▼

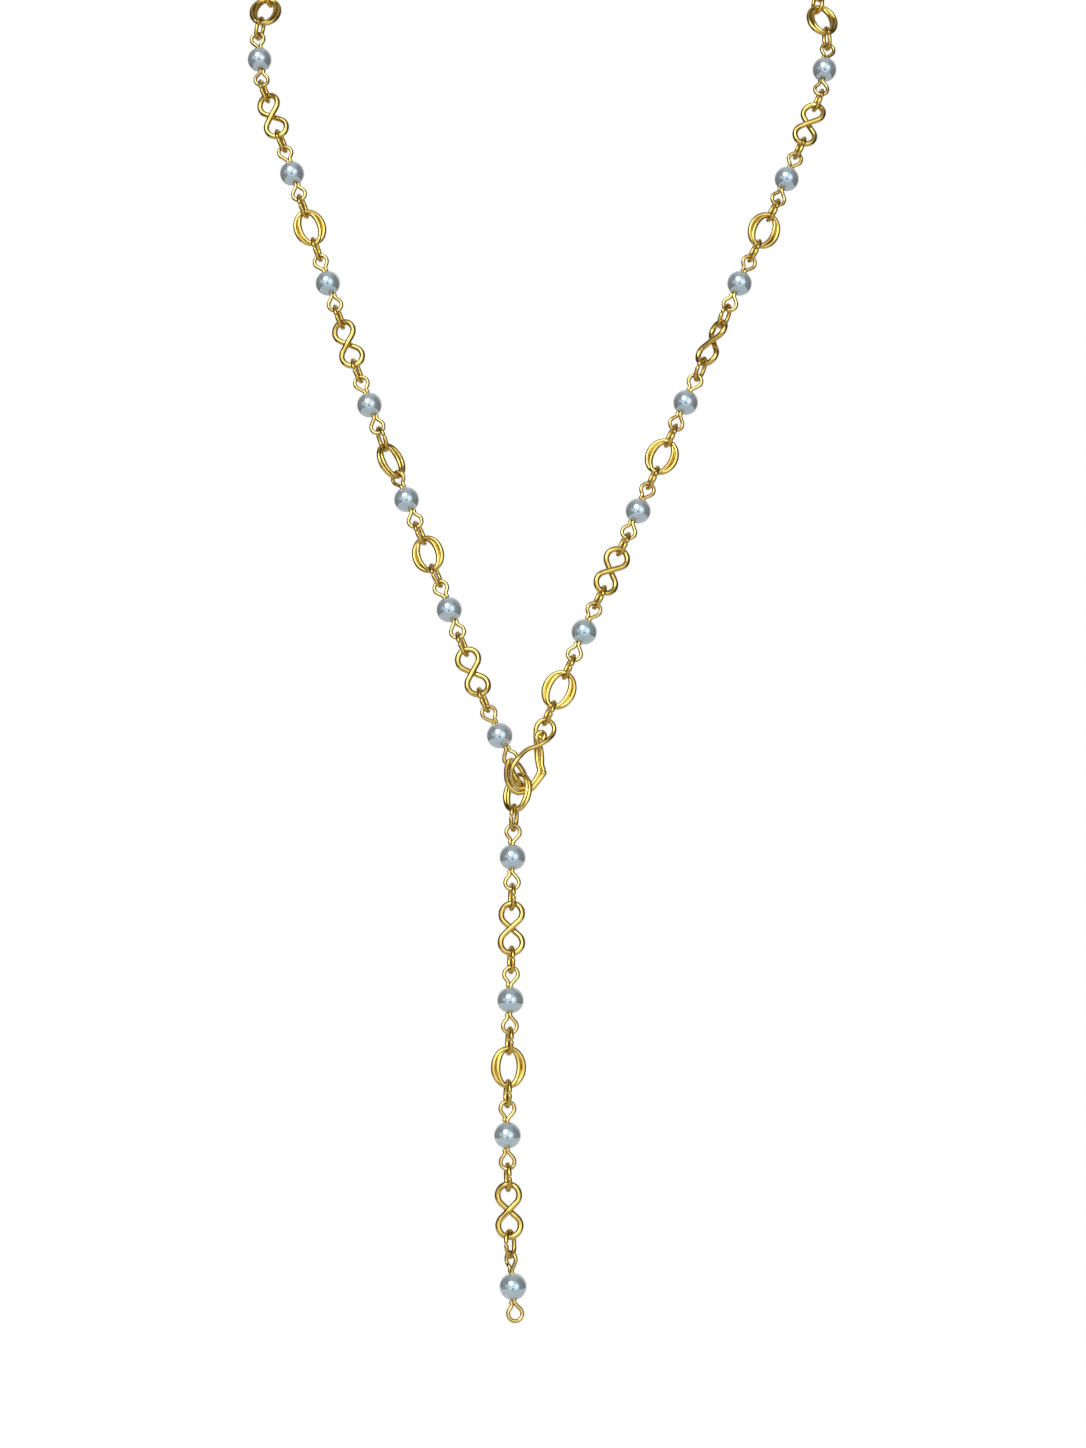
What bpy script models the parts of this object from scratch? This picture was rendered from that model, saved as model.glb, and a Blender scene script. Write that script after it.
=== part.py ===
"""Long necklace: round pearls on pins with an eye at both ends, joined by figure-eight and double oval links.

The hook at the end of the right strand takes hold of the tail ring, which also runs through the clasp ring at
the end of the left strand. The tail hangs from the tail ring.
Metres, +Z up. The origin is the middle of the link at the nape, and the front of the necklace faces -Y.
"""

import math
from collections import namedtuple

import bmesh
import bpy
from mathutils import Vector

MM = 0.001

# Driving dimensions, in millimetres. Lengths and widths of wire pieces are outer ones.
PEARL_DIAMETER = 6.0
PEARL_HOLE_PLAY = 0.12
EYE_LENGTH = 4.82
EYE_WIDTH = 3.85
EYE_WIRE = 0.82
EYE_STANDOFF = 0.1
JUMP_LENGTH = 6.4
JUMP_WIDTH = 4.3
JUMP_WIRE = 0.9
EIGHT_LENGTH = 12.74
EIGHT_WIDTH = 6.2
EIGHT_WIRE = 1.32
EIGHT_ROUNDEST = 0.46
OVAL_LENGTH = 9.42
OVAL_WIDTH = 7.8
OVAL_WIRE = 1.06
OVAL_TURNS_APART = 0.96
OVAL_ENDS_APART = 0.3
CLASP_RING_LENGTH = 7.64
CLASP_RING_WIDTH = 7.5
TAIL_RING_LENGTH = 9.34
TAIL_RING_WIDTH = 7.5
END_RING_WIRE = 0.98
END_RING_TURNS_APART = 0.74
END_RING_ENDS_APART = 0.05
HOOK_REACH = 15.5
HOOK_BEYOND_FOOT = 0.31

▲

AIM
Exactly reproduce the material above.

TASK ANSWER
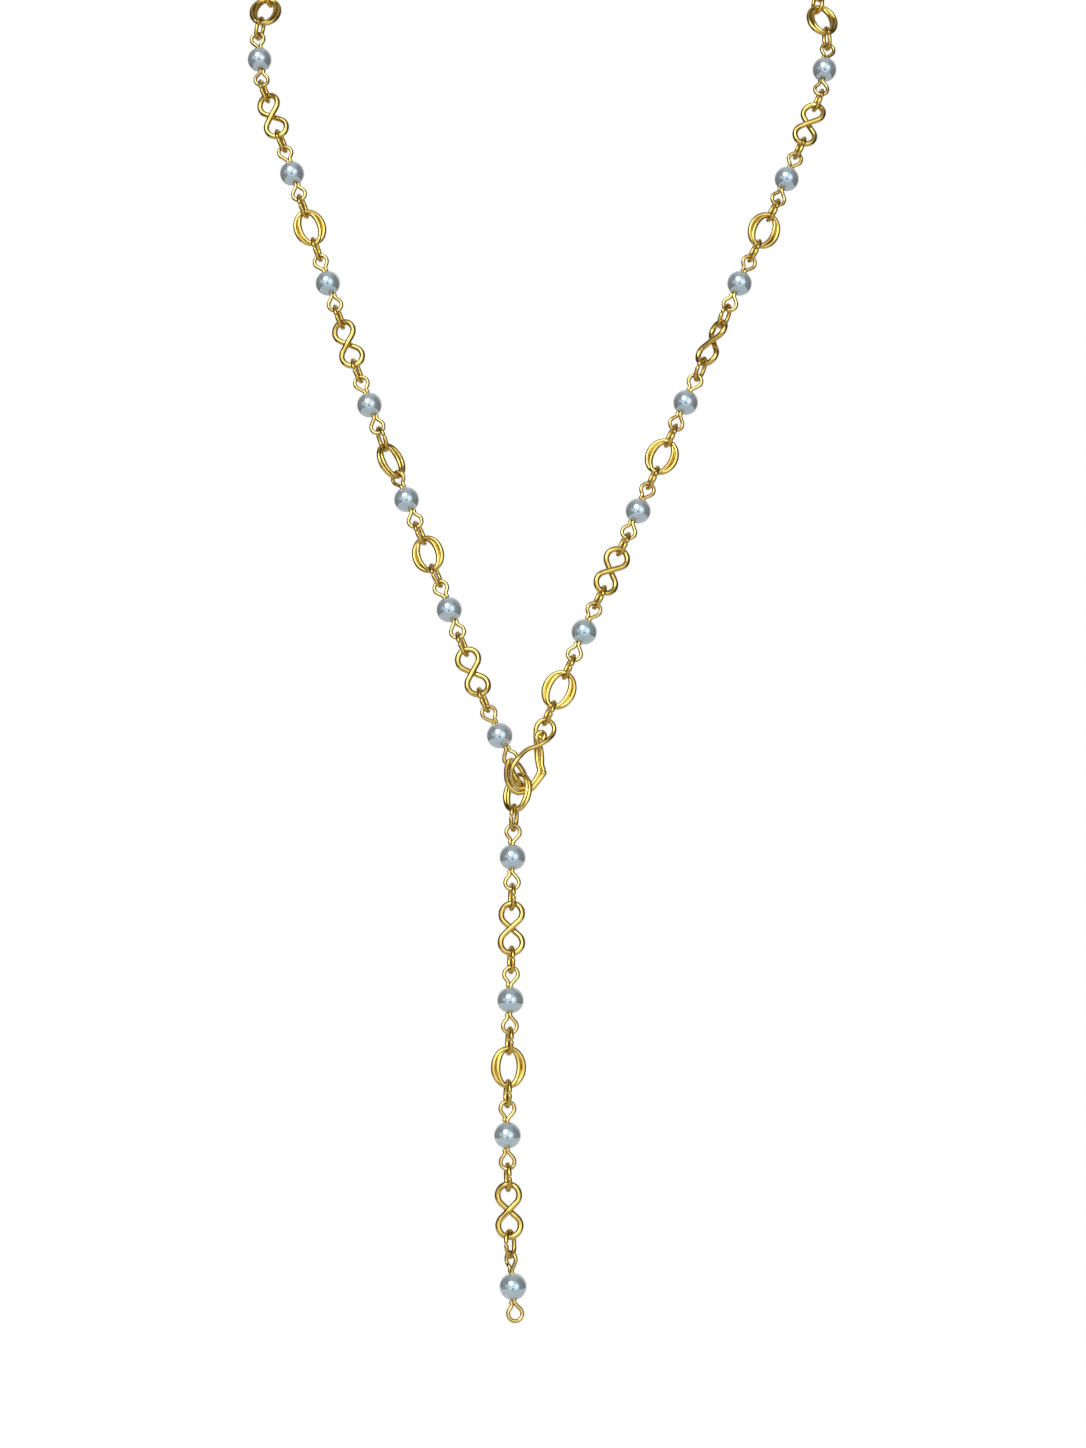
What bpy script models the parts of this object from scratch? This picture was rendered from that model, saved as model.glb, and a Blender scene script. Write that script after it.
=== part.py ===
"""Long necklace: round pearls on pins with an eye at both ends, joined by figure-eight and double oval links.

The hook at the end of the right strand takes hold of the tail ring, which also runs through the clasp ring at
the end of the left strand. The tail hangs from the tail ring.
Metres, +Z up. The origin is the middle of the link at the nape, and the front of the necklace faces -Y.
"""

import math
from collections import namedtuple

import bmesh
import bpy
from mathutils import Vector

MM = 0.001

# Driving dimensions, in millimetres. Lengths and widths of wire pieces are outer ones.
PEARL_DIAMETER = 6.0
PEARL_HOLE_PLAY = 0.12
EYE_LENGTH = 4.82
EYE_WIDTH = 3.85
EYE_WIRE = 0.82
EYE_STANDOFF = 0.1
JUMP_LENGTH = 6.4
JUMP_WIDTH = 4.3
JUMP_WIRE = 0.9
EIGHT_LENGTH = 12.74
EIGHT_WIDTH = 6.2
EIGHT_WIRE = 1.32
EIGHT_ROUNDEST = 0.46
OVAL_LENGTH = 9.42
OVAL_WIDTH = 7.8
OVAL_WIRE = 1.06
OVAL_TURNS_APART = 0.96
OVAL_ENDS_APART = 0.3
CLASP_RING_LENGTH = 7.64
CLASP_RING_WIDTH = 7.5
TAIL_RING_LENGTH = 9.34
TAIL_RING_WIDTH = 7.5
END_RING_WIRE = 0.98
END_RING_TURNS_APART = 0.74
END_RING_ENDS_APART = 0.05
HOOK_REACH = 15.5
HOOK_BEYOND_FOOT = 0.31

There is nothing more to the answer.